==== Material

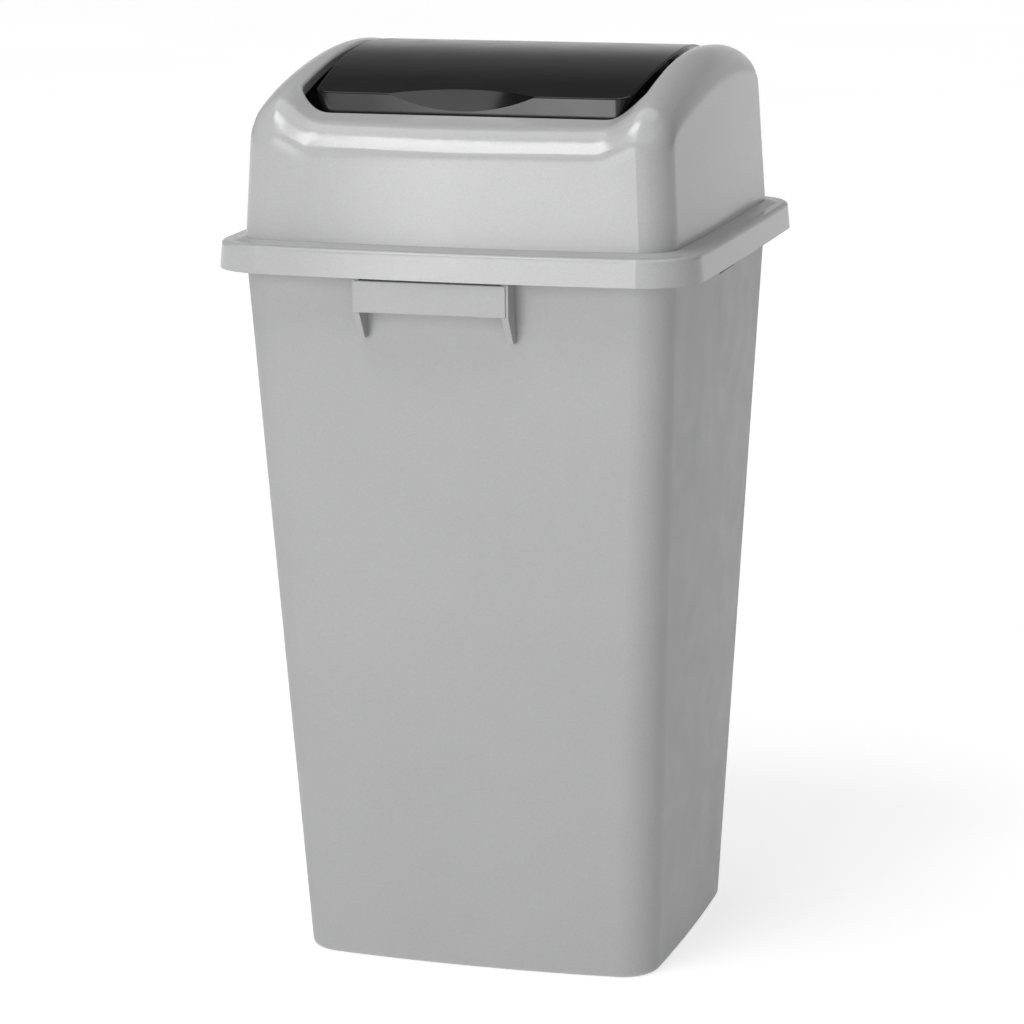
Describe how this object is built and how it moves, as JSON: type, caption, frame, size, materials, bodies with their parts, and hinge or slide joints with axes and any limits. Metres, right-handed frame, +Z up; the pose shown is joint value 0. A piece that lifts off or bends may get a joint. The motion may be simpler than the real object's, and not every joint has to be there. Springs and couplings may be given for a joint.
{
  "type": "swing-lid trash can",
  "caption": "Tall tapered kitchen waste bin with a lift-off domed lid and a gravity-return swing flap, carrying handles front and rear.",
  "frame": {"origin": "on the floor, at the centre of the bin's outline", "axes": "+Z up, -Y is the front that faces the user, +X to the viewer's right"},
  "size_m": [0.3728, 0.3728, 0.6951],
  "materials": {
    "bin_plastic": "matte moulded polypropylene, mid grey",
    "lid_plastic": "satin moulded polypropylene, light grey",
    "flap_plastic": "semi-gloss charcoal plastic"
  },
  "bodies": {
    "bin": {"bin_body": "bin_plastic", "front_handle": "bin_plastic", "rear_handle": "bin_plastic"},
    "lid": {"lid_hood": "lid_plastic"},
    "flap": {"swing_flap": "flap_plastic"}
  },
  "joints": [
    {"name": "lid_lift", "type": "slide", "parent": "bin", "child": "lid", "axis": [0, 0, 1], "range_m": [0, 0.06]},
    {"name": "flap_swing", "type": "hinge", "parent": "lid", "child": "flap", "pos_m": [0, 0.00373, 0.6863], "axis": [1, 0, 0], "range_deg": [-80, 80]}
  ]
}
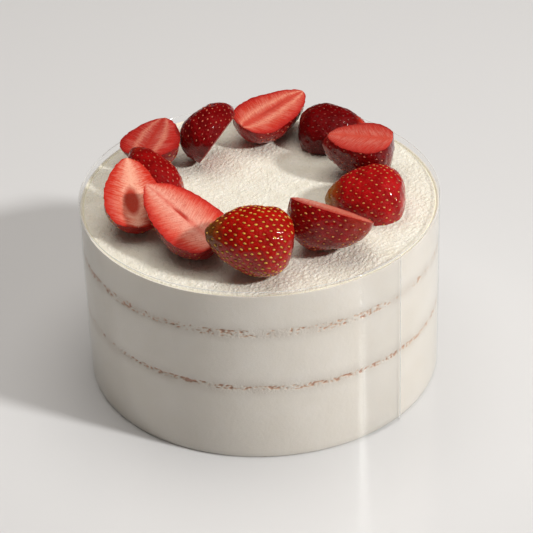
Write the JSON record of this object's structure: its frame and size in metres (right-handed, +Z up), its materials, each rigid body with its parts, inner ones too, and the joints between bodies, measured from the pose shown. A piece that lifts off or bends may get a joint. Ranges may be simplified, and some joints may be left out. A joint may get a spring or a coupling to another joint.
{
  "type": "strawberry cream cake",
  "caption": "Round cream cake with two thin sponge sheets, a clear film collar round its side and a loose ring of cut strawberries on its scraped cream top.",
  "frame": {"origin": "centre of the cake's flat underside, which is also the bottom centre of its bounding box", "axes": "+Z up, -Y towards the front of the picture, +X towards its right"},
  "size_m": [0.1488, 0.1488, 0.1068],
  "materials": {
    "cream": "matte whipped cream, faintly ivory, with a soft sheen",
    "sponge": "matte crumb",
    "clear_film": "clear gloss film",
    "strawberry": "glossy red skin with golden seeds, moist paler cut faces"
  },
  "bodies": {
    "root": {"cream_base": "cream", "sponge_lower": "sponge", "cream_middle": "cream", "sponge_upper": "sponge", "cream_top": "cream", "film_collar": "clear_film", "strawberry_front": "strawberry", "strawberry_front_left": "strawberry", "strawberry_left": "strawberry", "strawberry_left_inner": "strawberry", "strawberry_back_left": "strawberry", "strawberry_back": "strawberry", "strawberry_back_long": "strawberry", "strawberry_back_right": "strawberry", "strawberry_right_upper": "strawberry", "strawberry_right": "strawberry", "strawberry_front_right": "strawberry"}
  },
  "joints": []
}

========

What is needed.
Report how many lines in the listing include the word "that". Give nothing but the count.

Problem solution.
3